Альбом «The Bestest», состоит из старых песен, записанных с новой аранжировкой. Сперва хотелось бы уделить особое внимание его названию. Во-первых, разумеется, это, что называется, преднамеренная ошибка. Когда дети в Америке в песочнице играют, то, как в России, между ними затевается спор, и они начинают говорить: «My father is the best», – а другой ребенок отвечает: «No, my father is the best», – и тогда, когда закончились аргументы, то спасает то самое: «No, my father is the bestest», – что означает как бы лучше лучшего. Мне это кажется очаровательным.

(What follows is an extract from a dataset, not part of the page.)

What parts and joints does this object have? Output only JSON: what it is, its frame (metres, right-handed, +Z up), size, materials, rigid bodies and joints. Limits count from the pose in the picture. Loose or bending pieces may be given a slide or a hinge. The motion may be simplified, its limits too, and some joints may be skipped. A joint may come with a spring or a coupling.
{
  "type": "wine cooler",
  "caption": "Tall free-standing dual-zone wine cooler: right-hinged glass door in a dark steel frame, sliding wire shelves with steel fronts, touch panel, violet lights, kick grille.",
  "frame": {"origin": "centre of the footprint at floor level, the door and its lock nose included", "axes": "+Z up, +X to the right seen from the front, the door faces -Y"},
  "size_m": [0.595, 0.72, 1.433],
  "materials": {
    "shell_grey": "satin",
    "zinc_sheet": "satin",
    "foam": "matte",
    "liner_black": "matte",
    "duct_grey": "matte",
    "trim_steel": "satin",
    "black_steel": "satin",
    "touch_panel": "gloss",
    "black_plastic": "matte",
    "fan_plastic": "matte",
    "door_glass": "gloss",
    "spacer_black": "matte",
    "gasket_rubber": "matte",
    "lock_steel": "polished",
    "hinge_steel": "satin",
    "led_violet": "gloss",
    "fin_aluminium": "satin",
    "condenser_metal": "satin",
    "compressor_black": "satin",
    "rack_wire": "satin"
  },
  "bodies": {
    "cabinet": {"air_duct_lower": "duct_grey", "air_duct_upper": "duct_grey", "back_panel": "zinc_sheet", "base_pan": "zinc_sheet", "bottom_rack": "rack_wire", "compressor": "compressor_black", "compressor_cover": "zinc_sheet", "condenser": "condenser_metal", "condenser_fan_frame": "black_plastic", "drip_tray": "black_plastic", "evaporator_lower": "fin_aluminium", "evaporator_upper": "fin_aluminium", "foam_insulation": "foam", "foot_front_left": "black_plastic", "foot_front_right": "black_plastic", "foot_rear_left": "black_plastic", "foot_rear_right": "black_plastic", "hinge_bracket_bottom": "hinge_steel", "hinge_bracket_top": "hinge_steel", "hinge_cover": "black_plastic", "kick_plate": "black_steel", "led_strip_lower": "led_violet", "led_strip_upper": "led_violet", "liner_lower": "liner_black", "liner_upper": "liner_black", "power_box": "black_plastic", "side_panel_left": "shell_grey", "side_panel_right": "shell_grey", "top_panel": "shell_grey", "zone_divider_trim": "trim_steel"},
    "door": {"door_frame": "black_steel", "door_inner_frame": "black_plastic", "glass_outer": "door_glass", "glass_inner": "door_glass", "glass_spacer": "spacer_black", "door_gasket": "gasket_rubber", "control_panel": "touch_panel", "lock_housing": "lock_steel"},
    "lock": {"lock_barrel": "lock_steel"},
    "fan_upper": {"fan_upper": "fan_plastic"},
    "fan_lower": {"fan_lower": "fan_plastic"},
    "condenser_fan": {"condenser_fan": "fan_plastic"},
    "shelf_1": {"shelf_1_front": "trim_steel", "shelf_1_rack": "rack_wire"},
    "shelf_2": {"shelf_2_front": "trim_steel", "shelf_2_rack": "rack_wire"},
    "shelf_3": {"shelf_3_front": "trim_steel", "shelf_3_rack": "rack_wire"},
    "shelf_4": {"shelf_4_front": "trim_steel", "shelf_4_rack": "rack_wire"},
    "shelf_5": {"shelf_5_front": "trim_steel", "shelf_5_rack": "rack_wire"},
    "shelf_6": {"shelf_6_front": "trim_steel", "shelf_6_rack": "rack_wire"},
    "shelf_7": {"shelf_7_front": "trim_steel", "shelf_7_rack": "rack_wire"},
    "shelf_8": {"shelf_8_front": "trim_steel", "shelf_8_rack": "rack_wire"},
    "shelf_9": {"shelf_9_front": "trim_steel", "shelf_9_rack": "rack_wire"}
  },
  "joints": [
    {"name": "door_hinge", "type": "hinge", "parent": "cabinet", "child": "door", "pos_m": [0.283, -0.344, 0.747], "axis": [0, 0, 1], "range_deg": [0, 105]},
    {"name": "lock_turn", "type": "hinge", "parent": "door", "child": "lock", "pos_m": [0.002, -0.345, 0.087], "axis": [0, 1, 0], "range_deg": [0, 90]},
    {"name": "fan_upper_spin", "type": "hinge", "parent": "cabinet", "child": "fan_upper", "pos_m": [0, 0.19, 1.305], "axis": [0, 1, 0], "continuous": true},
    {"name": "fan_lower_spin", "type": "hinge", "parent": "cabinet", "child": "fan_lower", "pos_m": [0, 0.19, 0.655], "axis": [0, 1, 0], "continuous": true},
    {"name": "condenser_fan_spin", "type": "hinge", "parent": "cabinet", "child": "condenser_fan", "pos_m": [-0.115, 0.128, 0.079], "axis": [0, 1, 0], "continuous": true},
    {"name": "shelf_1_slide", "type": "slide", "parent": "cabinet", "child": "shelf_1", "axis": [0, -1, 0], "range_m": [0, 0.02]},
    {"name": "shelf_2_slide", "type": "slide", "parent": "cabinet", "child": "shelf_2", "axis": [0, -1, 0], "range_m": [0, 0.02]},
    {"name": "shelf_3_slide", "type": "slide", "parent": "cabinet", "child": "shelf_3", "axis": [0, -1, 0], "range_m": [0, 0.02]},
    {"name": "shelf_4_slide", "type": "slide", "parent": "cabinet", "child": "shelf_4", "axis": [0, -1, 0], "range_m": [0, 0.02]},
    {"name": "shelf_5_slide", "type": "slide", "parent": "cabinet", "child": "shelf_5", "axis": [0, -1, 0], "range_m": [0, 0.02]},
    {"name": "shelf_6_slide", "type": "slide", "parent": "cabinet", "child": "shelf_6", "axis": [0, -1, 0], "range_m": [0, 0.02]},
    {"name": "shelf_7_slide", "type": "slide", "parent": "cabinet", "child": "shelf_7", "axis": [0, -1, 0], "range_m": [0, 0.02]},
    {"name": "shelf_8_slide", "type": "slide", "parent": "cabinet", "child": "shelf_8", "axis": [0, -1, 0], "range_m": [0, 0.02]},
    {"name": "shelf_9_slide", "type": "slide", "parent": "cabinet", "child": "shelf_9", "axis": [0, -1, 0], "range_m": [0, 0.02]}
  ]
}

Тем более, английский такой язык, что все англоязычные гордятся тем, что практически из любого существительного можно сделать глагол, хотя… в английском вообще из всего можно сделать все. Вот такой вот язык. Итак, действительно, в первые годы своего творчества я записывался в разных условиях, в разных студиях. Не будем говорить, хорошие они или плохие. Просто, когда я стал записываться в Театре на Таганке у Андрея Старкова, я понял, что есть какой-то стандарт, которого нужно придерживаться, и есть песни, которые записаны у меня не по такому стандарту. И я решил их выбрать и записать в новой аранжировке. Со мной еще работал тогда Володя Чиняев, известный нам по группе «Сириус», которая в свое время резко вспыхнула и так же резко потухла. Так вот, в таком новом прочтении я предложил своей верной публике свои песни. Кому-то это новое прочтение очень понравилось, и это самое главное.

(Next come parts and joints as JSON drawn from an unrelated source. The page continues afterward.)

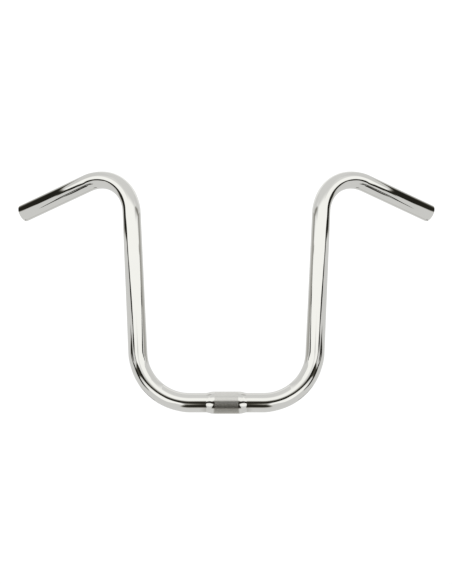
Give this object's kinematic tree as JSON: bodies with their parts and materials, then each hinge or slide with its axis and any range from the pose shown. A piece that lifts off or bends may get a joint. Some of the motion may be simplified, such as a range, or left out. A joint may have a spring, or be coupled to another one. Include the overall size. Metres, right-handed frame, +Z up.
{
  "type": "handlebar",
  "caption": "High-rise chrome handlebar: a continuous bent steel tube with tall uprights and swept-back, drooping grip ends, and a knurled clamp sleeve at the middle.",
  "frame": {"origin": "centre of the clamp sleeve, on the clamp axis", "axes": "+X along the clamp axis to one grip, +Z up, +Y rearwards to the rider; the uprights lean 14 degrees to +Y; left-right symmetric about X = 0; left and right in names are the -X and +X sides"},
  "size_m": [0.5408, 0.1482, 0.2928],
  "materials": {
    "tube_chrome": "bright chrome plate on steel tube, polished",
    "sleeve_chrome": "bright chrome plate over a fine knurl, with polished shoulders",
    "braze_chrome": "bright chrome plate over smoothed braze filler"
  },
  "bodies": {
    "root": {"main_tube": "tube_chrome", "centre_sleeve": "sleeve_chrome", "braze_fillet_right": "braze_chrome", "braze_fillet_left": "braze_chrome"}
  },
  "joints": []
}
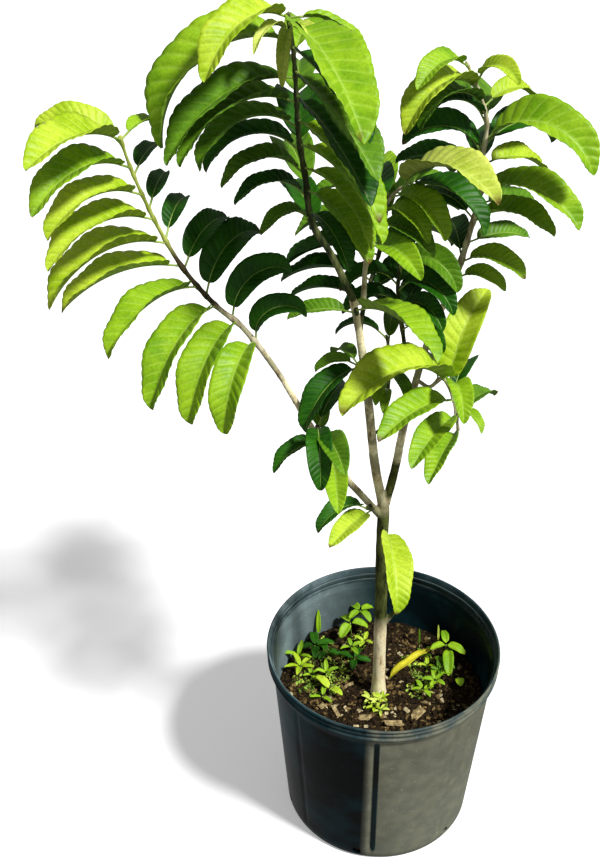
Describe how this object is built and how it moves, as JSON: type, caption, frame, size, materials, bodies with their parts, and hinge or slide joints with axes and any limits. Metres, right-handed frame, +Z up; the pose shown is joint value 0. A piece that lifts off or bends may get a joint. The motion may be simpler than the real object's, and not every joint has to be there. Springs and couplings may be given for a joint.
{
  "type": "custard apple sapling in a nursery pot",
  "caption": "Young custard apple plant with a forked trunk and leafy shoots, growing in a round black nursery pot.",
  "frame": {"origin": "centre of the pot's flat underside", "axes": "+Z up from the pot's foot to the top of the plant, +X to the right and +Y away from the side that the camera sees"},
  "size_m": [0.4908, 0.4562, 1.0533],
  "materials": {
    "pot_plastic": "dusty black plastic with a soft sheen",
    "potting_mix": "crumbly, matt",
    "bark": "rough grey-brown bark",
    "foliage": "satin leaf"
  },
  "bodies": {
    "root": {"pot": "pot_plastic", "soil": "potting_mix", "trunk": "bark", "bough_main": "bark", "bough_right": "bark", "bough_left": "bark", "mass_top": "foliage", "mass_left": "foliage", "mass_right": "foliage", "mass_centre": "foliage", "mass_core": "foliage", "mass_twig": "foliage", "mass_spur_high": "foliage", "mass_spur_low": "foliage", "mass_lower_right": "foliage", "mass_lower_left": "foliage", "mass_fork_left": "foliage", "mass_fork_right": "foliage", "mass_back": "foliage"}
  },
  "joints": []
}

Альбом «Лунатик» (2008 г.)
Альбом «Лунатик», к слову, был сочинен был в Лос-Анджелесе. Сразу хочу рассказать о названии альбома и, соответственно, о главной песне, «Лунатик». В английском языке есть такое понятие «ложные друзья переводчика». Например, слово «extravagant» очень хочется перевести как экстравагантный. «He is extravagant» говорят русские, а человек при этом жмется на деньги. А «extravagant», – по-английски – это «расточительный». Так же «lunatic» по-английски совсем не лунатик. Лунатик по-английски – «moonwalker». А «lunatic» – это сумасшедший. То есть, если альбом назван «Лунатик», но известно, что он написан в англоязычной стране, мне кажется, этому придается какой-то еще особенный оттенок.

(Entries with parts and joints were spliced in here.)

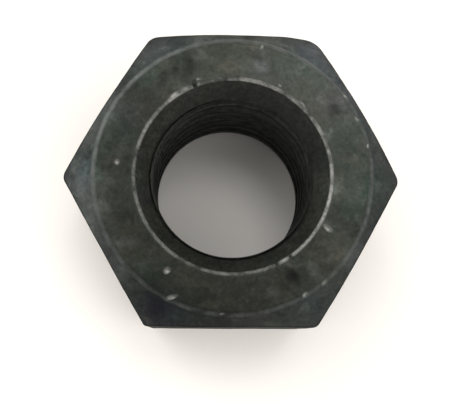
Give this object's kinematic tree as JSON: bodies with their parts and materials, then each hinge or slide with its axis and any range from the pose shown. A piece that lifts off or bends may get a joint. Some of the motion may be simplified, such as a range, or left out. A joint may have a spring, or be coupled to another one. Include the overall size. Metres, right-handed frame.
{
  "type": "hex nut",
  "caption": "Heavy hexagon nut in black heat-treated steel, with chamfered corners, a countersunk mouth at each end and a coarse right-hand internal thread.",
  "frame": {"origin": "centre of the lower bearing face, on the thread's axis", "axes": "+Z along the thread's axis, out of the upper bearing face; two wrench flats face +Y and -Y and two corners point to +X and -X"},
  "size_m": [0.0473, 0.0412, 0.025],
  "materials": {
    "black_steel": "satin black oxide heat-treatment scale over forged and machined steel, with bright wear on the machined edges and in small dents"
  },
  "bodies": {
    "root": {"hex_nut": "black_steel"}
  },
  "joints": []
}
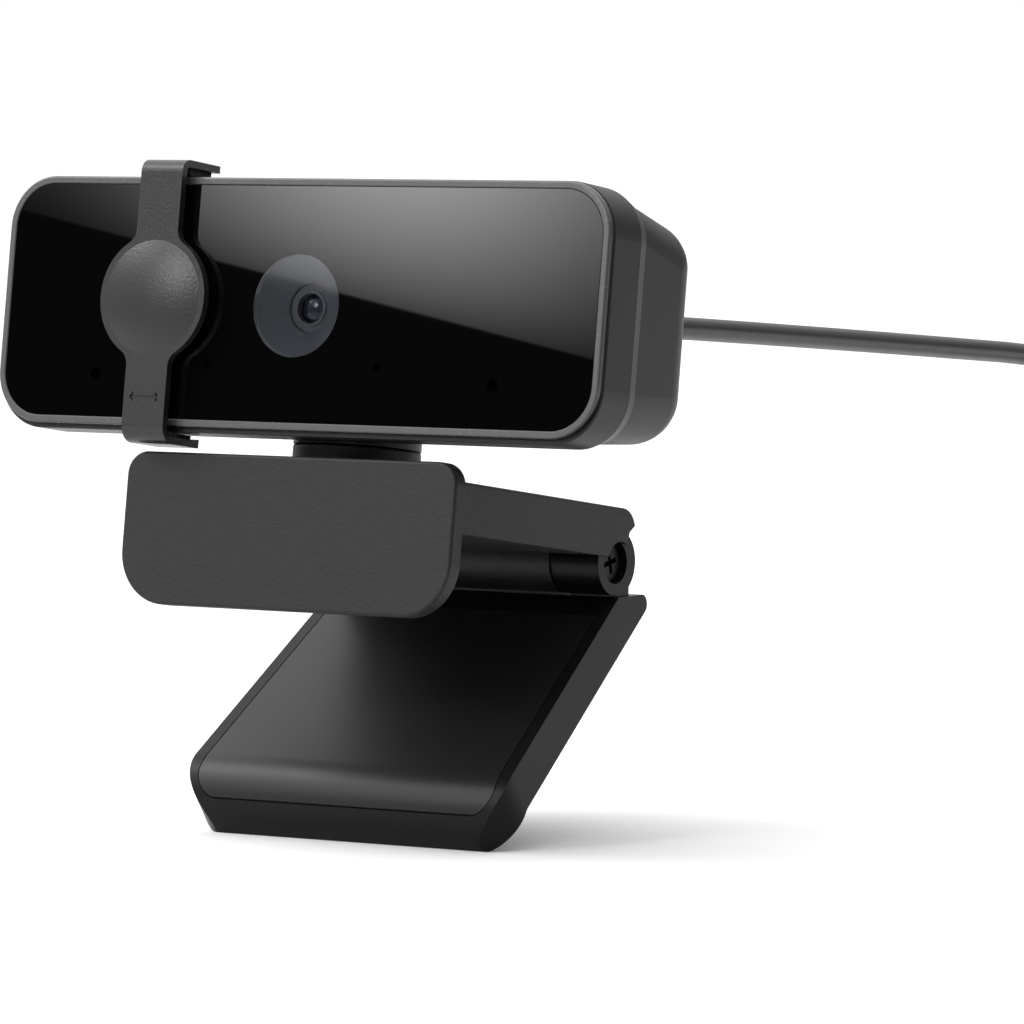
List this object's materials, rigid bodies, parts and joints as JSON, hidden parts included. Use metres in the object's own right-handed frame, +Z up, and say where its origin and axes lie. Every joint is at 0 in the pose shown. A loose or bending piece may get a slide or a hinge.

«4-й день» – это первая песня, которая была записана в Лос-Анджелесе. Написана песня была, соответственно, в четвертый день моего пребывания. Я, словно гонзо-журналист, люблю петь о том, что вижу. Что вижу – то пою. Без оглядок на историческую справедливость или экспертное мнение. Был четвертый день, и, как в любой четвертый день в новой стране, у нас еще не проходит эйфория. Когда я прибыл в Лос-Анджелес, у меня было там всего двое знакомых: русская девочка Катя и американский сценарист Винсент. Первые дни ты вообще живешь как в вакуумном пространстве, потому что если нужно кому-то позвонить, ты не можешь: нужно было как-то перенастроить телефон… Процесс был довольно непонятным и трудоемким… В этом мне помогала как раз Катя, за что я ей очень благодарен. Но пока ты в вакууме, у тебя есть рядом океан, очень холодный, кстати. Если кто-то думает, что в нем можно купаться – вы ошибаетесь. Я жил в Марина дель Рей районе. На берегу есть три известных района: это Малибу – место для пожилых зажиточных людей, Венис Бич – место для всех видов водных бордистов и Марина дель Рей – место-оазис, где все хранят яхты. Я жил как раз в этом красивом месте. Пока ты еще никого не знаешь в этом городе кроме группы русских сумасшедших йогов (там у них был предводитель с бешеными глазами – в хорошем смысле бешеными – и семь девчонок), у тебя возникает такой приятный вакуум, как будто ты все начинаешь с начала, что у тебя целый мир открывается как при большом взрыве. Наверно, в каком-то смысле это и был большой взрыв, потому что я, отучившись в Чикаго, полностью отказался от каких-то концепций, как надо писать на русском. Я просто перестал обращать внимание, на какие бы то ни было правила в поэзии. И, мне кажется, начался как раз большой взрыв в моей песенной поэзии именно в четвертый день заветной тишины.